Il Mediterraneo è il mare chiuso più grande del mondo, ha una percentuale di specie endemiche, il 20% del totale, seconda solamente ai mari tropicali, con numerose specie di cetacei e specie in pericolo di estinzione come la foca monaca. Non solo, il ricambio completo delle acque avviene in circa 80 anni.
Una situazione di estrema attenzione, ma nonostante ciò uno studio del WWF stima che tra le 700.000 e l.500.000 milioni di tonnellate di idrocarburi finiscano nel Mediterraneo ogni anno, scaricate in modo legale, per cause accidentali come l’episodio di ieri della nave mercantile Don Pedro, oppure con attività deliberatamente illegale per evitare costi di smaltimento.
Si pensi che ogni settimana, nel Mediterraneo, 20mila tonnellate di idrocarburi, provenienti dai lavaggi delle petroliere oppure dal cosiddetto sludge (rifiuti liquidi oleosi o fanghi dovuti alla perdite di carburante e residui oleosi delle imbarcazioni, siano esse Cargo, navi passeggeri oppure petroliere) viene versato in mare, in pratica ogni anno finiscono in acqua 50 volte il quantitativo del disastro della petroliera Erika, spezzatasi nel 1999 al largo delle coste francesi.

Purtroppo la maggior parte delle acqua del Mediterraneo sono considerate acque internazionali e quindi esulano dalla giurisdizione dei singoli stati, mentre la legislazione e gli strumenti internazionali sono insufficienti a mantenere il controllare e a sanzionare i comportamenti illeciti
Le isole Baleari non sono a rischio solamente in quest’occasione né il danno è limitato al comparto turistico che ha acceso i riflettori dei media sul disastro.Infatti le Baleari fanno proprio parte delle 9 aree del Mediterraneo ad alto rischio, che il WWF ha identificato in base alla ricchezza della biodiversità presente e la loro posizione geografica in relazione alle principali rotte petrolifere.
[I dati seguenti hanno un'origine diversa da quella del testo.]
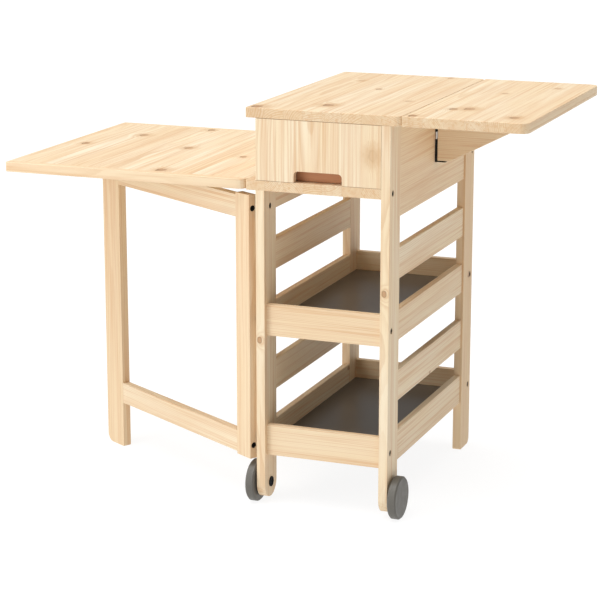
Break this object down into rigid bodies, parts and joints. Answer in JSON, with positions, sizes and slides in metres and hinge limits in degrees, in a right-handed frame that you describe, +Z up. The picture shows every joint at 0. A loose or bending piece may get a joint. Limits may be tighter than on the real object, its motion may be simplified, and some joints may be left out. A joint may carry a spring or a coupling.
{
  "type": "kitchen island cart",
  "caption": "Narrow pine kitchen island cart with a drop leaf at worktop height, a large low table leaf on a swing gate, a drawer, tray shelves and wheels.",
  "frame": {"origin": "on the floor, under the middle of the outline seen from above with both leaves up", "axes": "+Z up, -Y towards the drawer front, +X towards the high right leaf"},
  "size_m": [1.2204, 0.63, 0.9],
  "materials": {
    "pine": "untreated, sanded",
    "grey_board": "satin",
    "wheel_grey": "satin",
    "steel": "zinc plated",
    "black_metal": "satin",
    "black_plastic": "satin"
  },
  "bodies": {
    "cart": {"leg_front_left": "pine", "leg_front_right": "pine", "leg_back_left": "pine", "leg_back_right": "pine", "worktop": "pine", "drawer_board": "pine", "side_panel_left": "pine", "back_panel": "pine", "apron_right": "pine", "apron_left": "pine", "rail_right_1": "pine", "rail_right_2": "pine", "rail_right_3": "pine", "rail_right_4": "pine", "rail_left_1": "pine", "rail_left_2": "pine", "rail_left_3": "pine", "rail_left_4": "pine", "tray_low_front": "pine", "tray_low_back": "pine", "tray_high_front": "pine", "tray_high_back": "pine", "tray_low_floor": "grey_board", "tray_high_floor": "grey_board", "tray_battens": "pine", "frame_bolts": "black_metal", "leaf_right_hinges": "steel", "leaf_left_hinges": "steel", "gate_hinges": "steel", "gate_hinge_bolts": "black_metal", "bracket_knuckle": "steel", "axle_left": "steel", "axle_right": "steel", "axle_caps": "black_plastic"},
    "drawer": {"drawer_front": "pine", "drawer_side_left": "pine", "drawer_side_right": "pine", "drawer_back": "pine", "drawer_floor": "pine", "drawer_grip_rail": "pine"},
    "leaf_right": {"leaf_right": "pine", "leaf_right_plates": "steel"},
    "leaf_left": {"leaf_left": "pine", "leaf_left_lippings": "pine", "leaf_left_plates": "steel"},
    "gate": {"gate_post": "pine", "gate_leg": "pine", "gate_rail_low": "pine", "gate_rail_high": "pine", "gate_bolts": "black_metal", "gate_plates": "steel"},
    "bracket": {"bracket": "pine", "bracket_angle": "black_metal"},
    "wheel_left": {"wheel_left": "wheel_grey"},
    "wheel_right": {"wheel_right": "wheel_grey"}
  },
  "joints": [
    {"name": "drawer_slide", "type": "slide", "parent": "cart", "child": "drawer", "axis": [0, -1, 0], "range_m": [0, 0.34]},
    {"name": "gate_swing", "type": "hinge", "parent": "cart", "child": "gate", "pos_m": [0.0027, -0.283, 0.4], "axis": [0, 0, 1], "range_deg": [-59, 31]},
    {"name": "bracket_swing", "type": "hinge", "parent": "cart", "child": "bracket", "pos_m": [0.3125, 0.019, 0.81], "axis": [0, 0, -1], "range_deg": [0, 90]},
    {"name": "leaf_right_lift", "type": "hinge", "parent": "cart", "child": "leaf_right", "pos_m": [0.3376, 0, 0.8754], "axis": [0, -1, 0], "range_deg": [0, 2]},
    {"name": "leaf_left_lift", "type": "hinge", "parent": "cart", "child": "leaf_left", "pos_m": [-0.0176, 0, 0.7174], "axis": [0, 1, 0], "range_deg": [0, 2]},
    {"name": "wheel_left_spin", "type": "hinge", "parent": "cart", "child": "wheel_left", "pos_m": [-0.008, -0.267, 0.048], "axis": [1, 0, 0], "continuous": true},
    {"name": "wheel_right_spin", "type": "hinge", "parent": "cart", "child": "wheel_right", "pos_m": [0.328, -0.267, 0.048], "axis": [1, 0, 0], "continuous": true}
  ]
}
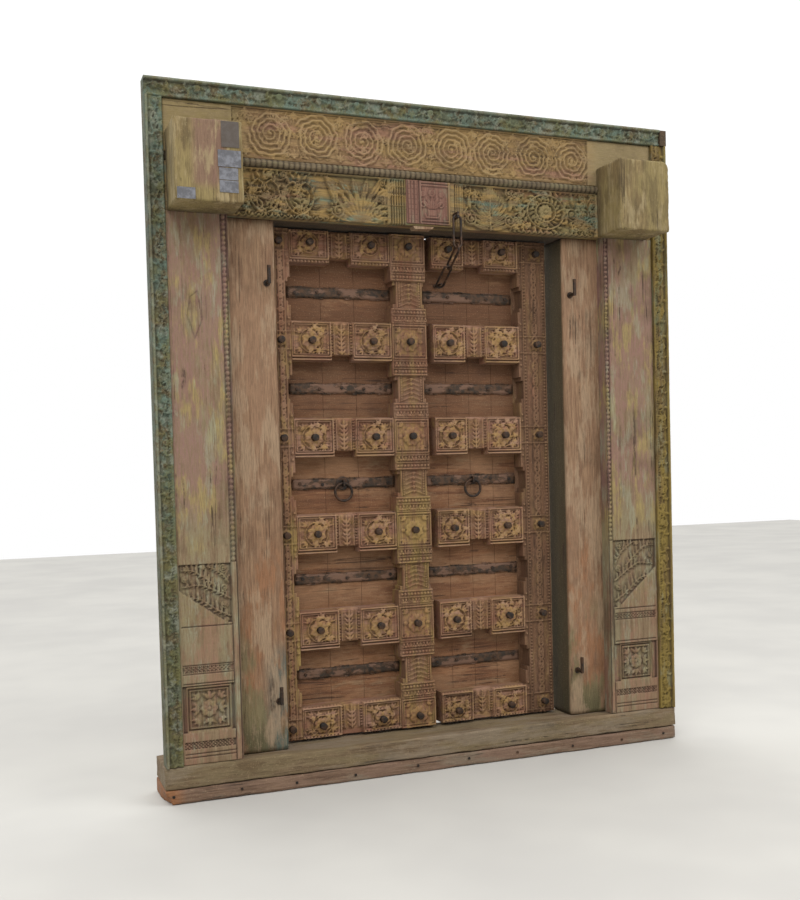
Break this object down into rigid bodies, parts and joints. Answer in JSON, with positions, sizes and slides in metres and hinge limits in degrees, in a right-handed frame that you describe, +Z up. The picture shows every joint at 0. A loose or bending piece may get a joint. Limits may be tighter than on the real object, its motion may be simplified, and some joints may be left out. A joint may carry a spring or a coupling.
{
  "type": "carved double door with frame",
  "caption": "Carved double-leaf courtyard door in its timber frame, with iron straps, bosses, pull rings and a lintel chain; leaves swing inward on wooden pivots.",
  "frame": {"origin": "middle of the sill's underside, in the plane of the pilasters' faces", "axes": "+X to the right seen from the carved front, +Y into the opening, away from the viewer, +Z up"},
  "size_m": [1.91, 0.376, 2.27],
  "materials": {
    "weathered_painted_wood": "worn bare sill timber, grey-olive and pinkish brown, matt",
    "jamb_wood": "plain jambs, thin rubbed paint over reddish tan timber, matt",
    "pilaster_paint": "flat-carved boards with mauve, pink and yellow paint remains, matt",
    "border_paint": "carved vine moulding with rubbed grey-green and mustard paint, matt",
    "dark_brown_wood": "unpainted dark timber, rough",
    "frieze_paint": "carved boards with rubbed ochre paint over tan timber, matt",
    "plaque_paint": "shallow carved square with dusty pink paint, matt",
    "beam_end_paint": "square beam ends with chalky olive-yellow paint, matt",
    "bare_paper": "small blank paper cards, soiled, matt",
    "board_wood": "pinkish brown leaf boards with rubbed paint, matt",
    "carved_leaf_wood": "reddish brown carved rails and stiles with ochre-gold in the carving, low sheen",
    "forged_iron": "hand-forged iron, dark brown-black, pitted, dull"
  },
  "bodies": {
    "frame": {"sill_lower": "weathered_painted_wood", "sill_upper": "weathered_painted_wood", "sill_nails": "forged_iron", "left_jamb": "jamb_wood", "right_jamb": "jamb_wood", "left_pilaster": "pilaster_paint", "right_pilaster": "pilaster_paint", "left_border": "border_paint", "right_border": "border_paint", "top_border": "border_paint", "border_end_block": "dark_brown_wood", "lintel_beam": "dark_brown_wood", "upper_frieze": "frieze_paint", "rope_moulding": "frieze_paint", "lower_frieze": "frieze_paint", "centre_plaque": "plaque_paint", "lintel_wedge": "jamb_wood", "left_block": "beam_end_paint", "right_block": "beam_end_paint", "blank_labels": "bare_paper", "jamb_hooks": "forged_iron", "lintel_staple": "forged_iron"},
    "left_leaf": {"left_hinge_stile": "carved_leaf_wood", "left_planks": "board_wood", "left_battens": "dark_brown_wood", "left_rail_1": "carved_leaf_wood", "left_rail_2": "carved_leaf_wood", "left_rail_3": "carved_leaf_wood", "left_rail_4": "carved_leaf_wood", "left_rail_5": "carved_leaf_wood", "left_rail_6": "carved_leaf_wood", "left_straps": "forged_iron", "left_strap_rivets": "forged_iron", "left_bosses": "forged_iron", "left_ring_rose": "forged_iron", "left_ring_staple": "forged_iron", "astragal": "carved_leaf_wood"},
    "right_leaf": {"right_hinge_stile": "carved_leaf_wood", "right_planks": "board_wood", "right_battens": "dark_brown_wood", "right_rail_1": "carved_leaf_wood", "right_rail_2": "carved_leaf_wood", "right_rail_3": "carved_leaf_wood", "right_rail_4": "carved_leaf_wood", "right_rail_5": "carved_leaf_wood", "right_rail_6": "carved_leaf_wood", "right_straps": "forged_iron", "right_strap_rivets": "forged_iron", "right_bosses": "forged_iron", "right_edge_iron": "forged_iron", "right_ring_staple": "forged_iron", "chain_hook": "forged_iron"},
    "left_ring": {"left_ring": "forged_iron"},
    "right_ring": {"right_ring": "forged_iron"},
    "chain_link_1": {"chain_link_1": "forged_iron"},
    "chain_link_2": {"chain_link_2": "forged_iron"},
    "chain_link_3": {"chain_link_3": "forged_iron"}
  },
  "joints": [
    {"name": "left_leaf_pivot", "type": "hinge", "parent": "frame", "child": "left_leaf", "pos_m": [-0.497, 0.165, 0], "axis": [0, 0, 1], "range_deg": [0, 90]},
    {"name": "right_leaf_pivot", "type": "hinge", "parent": "frame", "child": "right_leaf", "pos_m": [0.47, 0.165, 0], "axis": [0, 0, -1], "range_deg": [0, 90]},
    {"name": "left_ring_swing", "type": "hinge", "parent": "left_leaf", "child": "left_ring", "pos_m": [-0.2845, 0.158, 0.9985], "axis": [1, 0, 0], "range_deg": [-85, 0]},
    {"name": "right_ring_swing", "type": "hinge", "parent": "right_leaf", "child": "right_ring", "pos_m": [0.211, 0.158, 0.9985], "axis": [1, 0, 0], "range_deg": [-85, 0]},
    {"name": "chain_top_swing", "type": "hinge", "parent": "frame", "child": "chain_link_1", "pos_m": [0.088, -0.03, 1.902], "axis": [1, 0, 0], "range_deg": [-60, 0]},
    {"name": "chain_middle_swing", "type": "hinge", "parent": "chain_link_1", "child": "chain_link_2", "pos_m": [0.088, -0.03, 1.793], "axis": [1, 0, 0], "range_deg": [-58, 0]},
    {"name": "chain_lower_swing", "type": "hinge", "parent": "chain_link_2", "child": "chain_link_3", "pos_m": [0.088, 0.04836, 1.74404], "axis": [1, 0, 0], "range_deg": [-58, 0]}
  ]
}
Assieme al Mare di Alboran, nei pressi dello Stretto di Gibilterra, al cosiddetto Santuario dei Cetacei, al canale di Sicilia e lo stretto di Messina, all’intero mare Adriatico, alle isole Ioniche della costa balcanica, al mar Egeo e lo stretto dei Dardanelli, la mar libico davanti alla Cirenaica, la baia di Iskenderun e le acque tra Turchia e Cipro rappresentano 9 gioielli i cui ecosistemi sono messi a rischio ogni giorno, tutto l’anno.

Dopo il lancio dell’iniziativa per l’obbligatorietà delle petroliere a doppio scafo, per risolvere questo problema il WWF ha proposto alla Organizzazione marittima Internazionale (IMO) è la creazione di aree marine particolarmente sensibili (Particularly Sensitive Seas Areas – PSSA), in grado di dare risposte efficaci e creare una regolamentazione apposita che possa includere: il bando delle imbarcazioni a singolo scafo; la creazione di rotte di traffico separate; l’obbligatorietà della sorveglianza satellitare al fine di impedire lavaggi illegali in acque internazionali; l’obbligatorietà del controllo radio come il Vessel Traffic Monitoring System (VTMS) in grado di gestire il traffico marittimo al pari di quello aereo; un pilota esperto a bordo ogni volta che è previsto l’attraversamento di queste aree sensibili.